• **What this task involves**
Make an exact copy of the lines below.

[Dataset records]
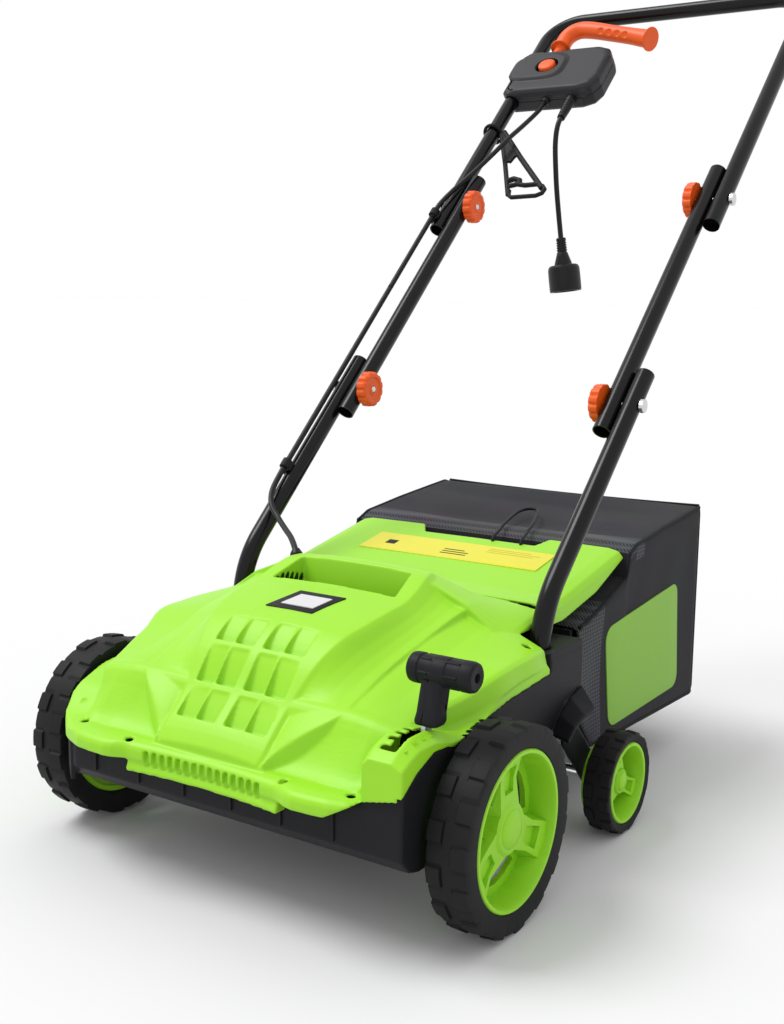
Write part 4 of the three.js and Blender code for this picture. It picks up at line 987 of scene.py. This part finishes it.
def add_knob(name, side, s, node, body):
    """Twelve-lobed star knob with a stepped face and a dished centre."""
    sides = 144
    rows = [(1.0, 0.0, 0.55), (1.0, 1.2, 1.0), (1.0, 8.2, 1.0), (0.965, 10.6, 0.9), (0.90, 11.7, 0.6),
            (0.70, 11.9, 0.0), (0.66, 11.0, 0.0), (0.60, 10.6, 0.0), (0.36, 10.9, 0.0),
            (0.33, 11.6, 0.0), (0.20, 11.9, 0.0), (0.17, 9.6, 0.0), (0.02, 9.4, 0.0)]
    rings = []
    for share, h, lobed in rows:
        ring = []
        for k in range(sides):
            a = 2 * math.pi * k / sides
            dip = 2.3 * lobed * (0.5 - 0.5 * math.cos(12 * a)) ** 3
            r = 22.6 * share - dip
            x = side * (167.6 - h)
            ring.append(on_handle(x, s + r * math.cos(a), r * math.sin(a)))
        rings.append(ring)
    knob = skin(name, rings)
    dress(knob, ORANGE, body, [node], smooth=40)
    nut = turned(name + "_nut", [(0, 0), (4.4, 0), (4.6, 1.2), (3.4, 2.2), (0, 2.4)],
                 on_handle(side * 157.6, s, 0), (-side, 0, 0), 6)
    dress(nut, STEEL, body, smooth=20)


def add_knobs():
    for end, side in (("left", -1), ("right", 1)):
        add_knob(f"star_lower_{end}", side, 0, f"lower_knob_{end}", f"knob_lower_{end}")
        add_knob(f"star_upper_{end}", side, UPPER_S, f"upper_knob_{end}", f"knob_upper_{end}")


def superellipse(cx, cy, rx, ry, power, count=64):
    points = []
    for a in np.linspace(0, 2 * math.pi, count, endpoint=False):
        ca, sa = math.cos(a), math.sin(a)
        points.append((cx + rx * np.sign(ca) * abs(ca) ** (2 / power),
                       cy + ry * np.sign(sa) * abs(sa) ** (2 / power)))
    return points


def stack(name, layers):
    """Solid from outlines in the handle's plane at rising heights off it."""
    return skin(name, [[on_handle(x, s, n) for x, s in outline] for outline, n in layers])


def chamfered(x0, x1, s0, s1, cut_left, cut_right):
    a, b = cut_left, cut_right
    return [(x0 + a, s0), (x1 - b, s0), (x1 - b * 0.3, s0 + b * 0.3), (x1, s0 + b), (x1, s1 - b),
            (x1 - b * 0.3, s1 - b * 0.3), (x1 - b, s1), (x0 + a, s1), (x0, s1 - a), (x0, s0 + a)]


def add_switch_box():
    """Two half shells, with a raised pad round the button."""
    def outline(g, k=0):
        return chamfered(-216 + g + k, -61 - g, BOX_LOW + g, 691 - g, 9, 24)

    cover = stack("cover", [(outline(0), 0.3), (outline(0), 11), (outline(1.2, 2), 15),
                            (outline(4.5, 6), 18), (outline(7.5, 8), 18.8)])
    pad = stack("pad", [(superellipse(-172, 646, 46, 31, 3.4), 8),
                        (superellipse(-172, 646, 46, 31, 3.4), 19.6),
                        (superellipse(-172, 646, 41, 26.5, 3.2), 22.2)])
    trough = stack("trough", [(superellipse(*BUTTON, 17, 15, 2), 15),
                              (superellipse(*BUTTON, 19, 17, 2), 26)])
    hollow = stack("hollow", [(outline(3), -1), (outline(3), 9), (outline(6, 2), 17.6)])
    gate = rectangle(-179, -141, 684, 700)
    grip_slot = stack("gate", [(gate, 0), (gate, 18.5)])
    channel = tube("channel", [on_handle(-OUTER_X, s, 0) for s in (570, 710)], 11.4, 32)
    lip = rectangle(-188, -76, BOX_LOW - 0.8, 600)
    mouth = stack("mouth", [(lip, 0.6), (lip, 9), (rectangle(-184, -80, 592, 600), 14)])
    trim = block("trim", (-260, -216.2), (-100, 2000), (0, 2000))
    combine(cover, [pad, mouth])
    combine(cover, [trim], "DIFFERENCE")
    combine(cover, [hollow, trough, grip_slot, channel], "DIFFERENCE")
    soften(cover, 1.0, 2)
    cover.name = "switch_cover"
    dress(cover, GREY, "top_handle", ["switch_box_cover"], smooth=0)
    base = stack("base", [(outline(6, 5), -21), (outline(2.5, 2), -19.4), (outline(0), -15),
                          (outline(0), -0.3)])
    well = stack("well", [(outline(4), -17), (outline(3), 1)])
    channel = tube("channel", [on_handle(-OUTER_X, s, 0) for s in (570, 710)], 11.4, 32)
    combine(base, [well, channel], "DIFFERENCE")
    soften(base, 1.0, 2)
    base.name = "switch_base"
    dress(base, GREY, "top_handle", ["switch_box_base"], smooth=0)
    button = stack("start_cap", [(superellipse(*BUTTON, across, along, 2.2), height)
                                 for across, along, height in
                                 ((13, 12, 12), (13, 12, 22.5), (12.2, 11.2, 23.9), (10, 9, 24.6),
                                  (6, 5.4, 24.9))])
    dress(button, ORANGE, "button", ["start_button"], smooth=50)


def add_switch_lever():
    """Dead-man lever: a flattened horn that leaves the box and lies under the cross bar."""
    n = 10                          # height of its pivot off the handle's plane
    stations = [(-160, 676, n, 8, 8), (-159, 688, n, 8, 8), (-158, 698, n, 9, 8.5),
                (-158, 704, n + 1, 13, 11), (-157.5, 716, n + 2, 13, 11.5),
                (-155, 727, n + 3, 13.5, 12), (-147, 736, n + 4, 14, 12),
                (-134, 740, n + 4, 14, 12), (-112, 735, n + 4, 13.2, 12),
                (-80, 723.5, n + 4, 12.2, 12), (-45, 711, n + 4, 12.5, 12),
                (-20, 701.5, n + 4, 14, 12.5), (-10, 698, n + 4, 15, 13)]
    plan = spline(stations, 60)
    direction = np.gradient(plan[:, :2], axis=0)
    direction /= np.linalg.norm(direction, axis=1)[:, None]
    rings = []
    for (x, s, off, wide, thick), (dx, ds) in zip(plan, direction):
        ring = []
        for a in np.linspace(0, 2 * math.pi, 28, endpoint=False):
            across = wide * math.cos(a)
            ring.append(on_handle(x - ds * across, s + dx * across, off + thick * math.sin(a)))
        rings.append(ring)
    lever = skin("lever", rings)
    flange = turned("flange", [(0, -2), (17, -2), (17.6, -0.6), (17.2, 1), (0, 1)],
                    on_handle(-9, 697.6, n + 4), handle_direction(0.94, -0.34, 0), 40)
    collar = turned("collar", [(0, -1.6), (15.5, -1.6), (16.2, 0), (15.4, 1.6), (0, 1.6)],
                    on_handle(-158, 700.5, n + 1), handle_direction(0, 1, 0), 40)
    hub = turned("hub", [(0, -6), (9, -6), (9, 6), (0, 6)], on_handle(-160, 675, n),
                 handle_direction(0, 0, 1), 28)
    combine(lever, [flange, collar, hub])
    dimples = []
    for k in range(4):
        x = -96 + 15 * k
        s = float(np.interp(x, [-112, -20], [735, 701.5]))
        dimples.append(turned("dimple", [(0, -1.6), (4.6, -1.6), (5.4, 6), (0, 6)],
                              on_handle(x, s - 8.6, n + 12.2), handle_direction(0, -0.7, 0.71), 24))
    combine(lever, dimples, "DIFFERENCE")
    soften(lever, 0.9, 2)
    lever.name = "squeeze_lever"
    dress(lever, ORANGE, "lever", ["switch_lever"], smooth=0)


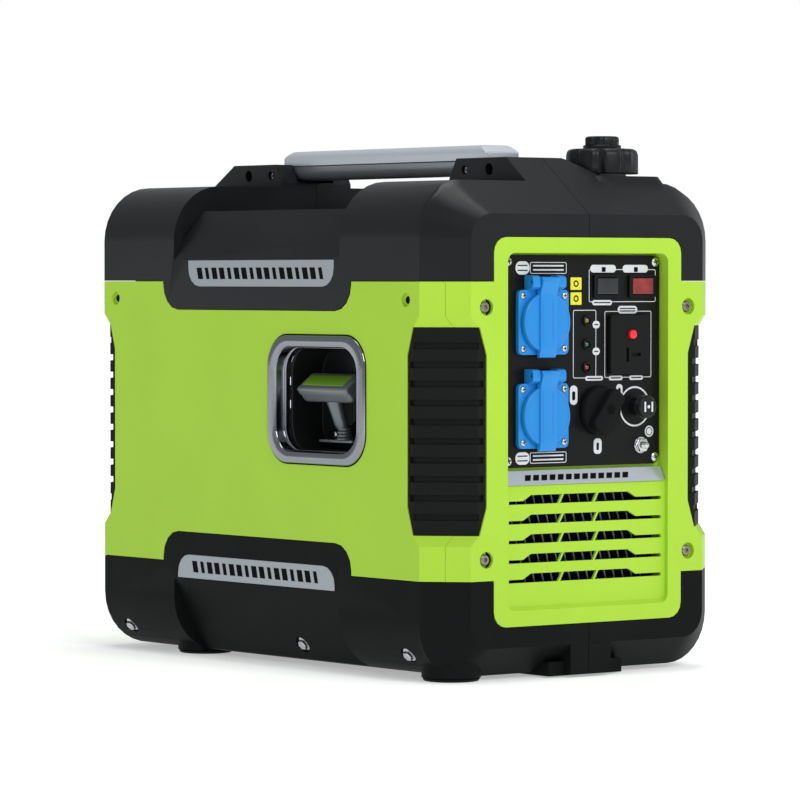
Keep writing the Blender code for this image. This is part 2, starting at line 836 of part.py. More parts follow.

• **Worked answer**
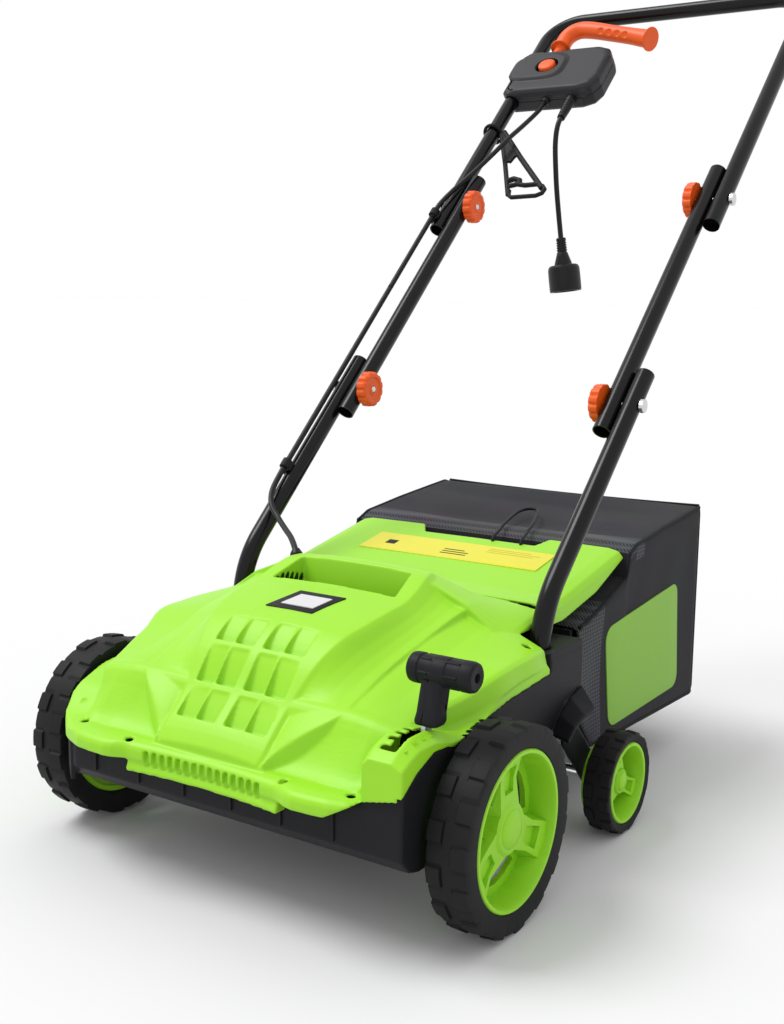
Write part 4 of the three.js and Blender code for this picture. It picks up at line 987 of scene.py. This part finishes it.
def add_knob(name, side, s, node, body):
    """Twelve-lobed star knob with a stepped face and a dished centre."""
    sides = 144
    rows = [(1.0, 0.0, 0.55), (1.0, 1.2, 1.0), (1.0, 8.2, 1.0), (0.965, 10.6, 0.9), (0.90, 11.7, 0.6),
            (0.70, 11.9, 0.0), (0.66, 11.0, 0.0), (0.60, 10.6, 0.0), (0.36, 10.9, 0.0),
            (0.33, 11.6, 0.0), (0.20, 11.9, 0.0), (0.17, 9.6, 0.0), (0.02, 9.4, 0.0)]
    rings = []
    for share, h, lobed in rows:
        ring = []
        for k in range(sides):
            a = 2 * math.pi * k / sides
            dip = 2.3 * lobed * (0.5 - 0.5 * math.cos(12 * a)) ** 3
            r = 22.6 * share - dip
            x = side * (167.6 - h)
            ring.append(on_handle(x, s + r * math.cos(a), r * math.sin(a)))
        rings.append(ring)
    knob = skin(name, rings)
    dress(knob, ORANGE, body, [node], smooth=40)
    nut = turned(name + "_nut", [(0, 0), (4.4, 0), (4.6, 1.2), (3.4, 2.2), (0, 2.4)],
                 on_handle(side * 157.6, s, 0), (-side, 0, 0), 6)
    dress(nut, STEEL, body, smooth=20)


def add_knobs():
    for end, side in (("left", -1), ("right", 1)):
        add_knob(f"star_lower_{end}", side, 0, f"lower_knob_{end}", f"knob_lower_{end}")
        add_knob(f"star_upper_{end}", side, UPPER_S, f"upper_knob_{end}", f"knob_upper_{end}")


def superellipse(cx, cy, rx, ry, power, count=64):
    points = []
    for a in np.linspace(0, 2 * math.pi, count, endpoint=False):
        ca, sa = math.cos(a), math.sin(a)
        points.append((cx + rx * np.sign(ca) * abs(ca) ** (2 / power),
                       cy + ry * np.sign(sa) * abs(sa) ** (2 / power)))
    return points


def stack(name, layers):
    """Solid from outlines in the handle's plane at rising heights off it."""
    return skin(name, [[on_handle(x, s, n) for x, s in outline] for outline, n in layers])


def chamfered(x0, x1, s0, s1, cut_left, cut_right):
    a, b = cut_left, cut_right
    return [(x0 + a, s0), (x1 - b, s0), (x1 - b * 0.3, s0 + b * 0.3), (x1, s0 + b), (x1, s1 - b),
            (x1 - b * 0.3, s1 - b * 0.3), (x1 - b, s1), (x0 + a, s1), (x0, s1 - a), (x0, s0 + a)]


def add_switch_box():
    """Two half shells, with a raised pad round the button."""
    def outline(g, k=0):
        return chamfered(-216 + g + k, -61 - g, BOX_LOW + g, 691 - g, 9, 24)

    cover = stack("cover", [(outline(0), 0.3), (outline(0), 11), (outline(1.2, 2), 15),
                            (outline(4.5, 6), 18), (outline(7.5, 8), 18.8)])
    pad = stack("pad", [(superellipse(-172, 646, 46, 31, 3.4), 8),
                        (superellipse(-172, 646, 46, 31, 3.4), 19.6),
                        (superellipse(-172, 646, 41, 26.5, 3.2), 22.2)])
    trough = stack("trough", [(superellipse(*BUTTON, 17, 15, 2), 15),
                              (superellipse(*BUTTON, 19, 17, 2), 26)])
    hollow = stack("hollow", [(outline(3), -1), (outline(3), 9), (outline(6, 2), 17.6)])
    gate = rectangle(-179, -141, 684, 700)
    grip_slot = stack("gate", [(gate, 0), (gate, 18.5)])
    channel = tube("channel", [on_handle(-OUTER_X, s, 0) for s in (570, 710)], 11.4, 32)
    lip = rectangle(-188, -76, BOX_LOW - 0.8, 600)
    mouth = stack("mouth", [(lip, 0.6), (lip, 9), (rectangle(-184, -80, 592, 600), 14)])
    trim = block("trim", (-260, -216.2), (-100, 2000), (0, 2000))
    combine(cover, [pad, mouth])
    combine(cover, [trim], "DIFFERENCE")
    combine(cover, [hollow, trough, grip_slot, channel], "DIFFERENCE")
    soften(cover, 1.0, 2)
    cover.name = "switch_cover"
    dress(cover, GREY, "top_handle", ["switch_box_cover"], smooth=0)
    base = stack("base", [(outline(6, 5), -21), (outline(2.5, 2), -19.4), (outline(0), -15),
                          (outline(0), -0.3)])
    well = stack("well", [(outline(4), -17), (outline(3), 1)])
    channel = tube("channel", [on_handle(-OUTER_X, s, 0) for s in (570, 710)], 11.4, 32)
    combine(base, [well, channel], "DIFFERENCE")
    soften(base, 1.0, 2)
    base.name = "switch_base"
    dress(base, GREY, "top_handle", ["switch_box_base"], smooth=0)
    button = stack("start_cap", [(superellipse(*BUTTON, across, along, 2.2), height)
                                 for across, along, height in
                                 ((13, 12, 12), (13, 12, 22.5), (12.2, 11.2, 23.9), (10, 9, 24.6),
                                  (6, 5.4, 24.9))])
    dress(button, ORANGE, "button", ["start_button"], smooth=50)


def add_switch_lever():
    """Dead-man lever: a flattened horn that leaves the box and lies under the cross bar."""
    n = 10                          # height of its pivot off the handle's plane
    stations = [(-160, 676, n, 8, 8), (-159, 688, n, 8, 8), (-158, 698, n, 9, 8.5),
                (-158, 704, n + 1, 13, 11), (-157.5, 716, n + 2, 13, 11.5),
                (-155, 727, n + 3, 13.5, 12), (-147, 736, n + 4, 14, 12),
                (-134, 740, n + 4, 14, 12), (-112, 735, n + 4, 13.2, 12),
                (-80, 723.5, n + 4, 12.2, 12), (-45, 711, n + 4, 12.5, 12),
                (-20, 701.5, n + 4, 14, 12.5), (-10, 698, n + 4, 15, 13)]
    plan = spline(stations, 60)
    direction = np.gradient(plan[:, :2], axis=0)
    direction /= np.linalg.norm(direction, axis=1)[:, None]
    rings = []
    for (x, s, off, wide, thick), (dx, ds) in zip(plan, direction):
        ring = []
        for a in np.linspace(0, 2 * math.pi, 28, endpoint=False):
            across = wide * math.cos(a)
            ring.append(on_handle(x - ds * across, s + dx * across, off + thick * math.sin(a)))
        rings.append(ring)
    lever = skin("lever", rings)
    flange = turned("flange", [(0, -2), (17, -2), (17.6, -0.6), (17.2, 1), (0, 1)],
                    on_handle(-9, 697.6, n + 4), handle_direction(0.94, -0.34, 0), 40)
    collar = turned("collar", [(0, -1.6), (15.5, -1.6), (16.2, 0), (15.4, 1.6), (0, 1.6)],
                    on_handle(-158, 700.5, n + 1), handle_direction(0, 1, 0), 40)
    hub = turned("hub", [(0, -6), (9, -6), (9, 6), (0, 6)], on_handle(-160, 675, n),
                 handle_direction(0, 0, 1), 28)
    combine(lever, [flange, collar, hub])
    dimples = []
    for k in range(4):
        x = -96 + 15 * k
        s = float(np.interp(x, [-112, -20], [735, 701.5]))
        dimples.append(turned("dimple", [(0, -1.6), (4.6, -1.6), (5.4, 6), (0, 6)],
                              on_handle(x, s - 8.6, n + 12.2), handle_direction(0, -0.7, 0.71), 24))
    combine(lever, dimples, "DIFFERENCE")
    soften(lever, 0.9, 2)
    lever.name = "squeeze_lever"
    dress(lever, ORANGE, "lever", ["switch_lever"], smooth=0)


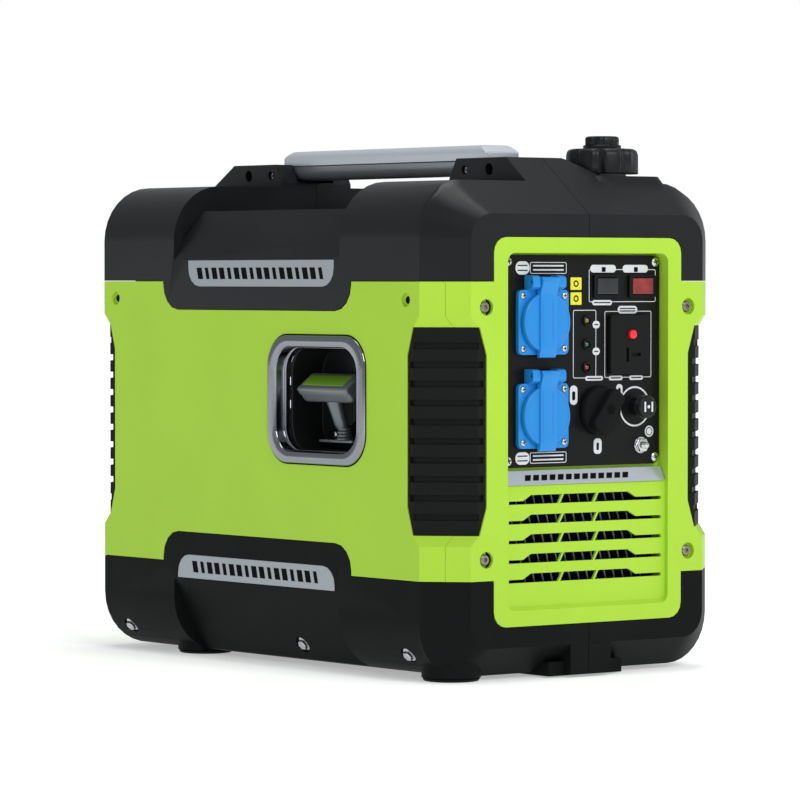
Keep writing the Blender code for this image. This is part 2, starting at line 836 of part.py. More parts follow.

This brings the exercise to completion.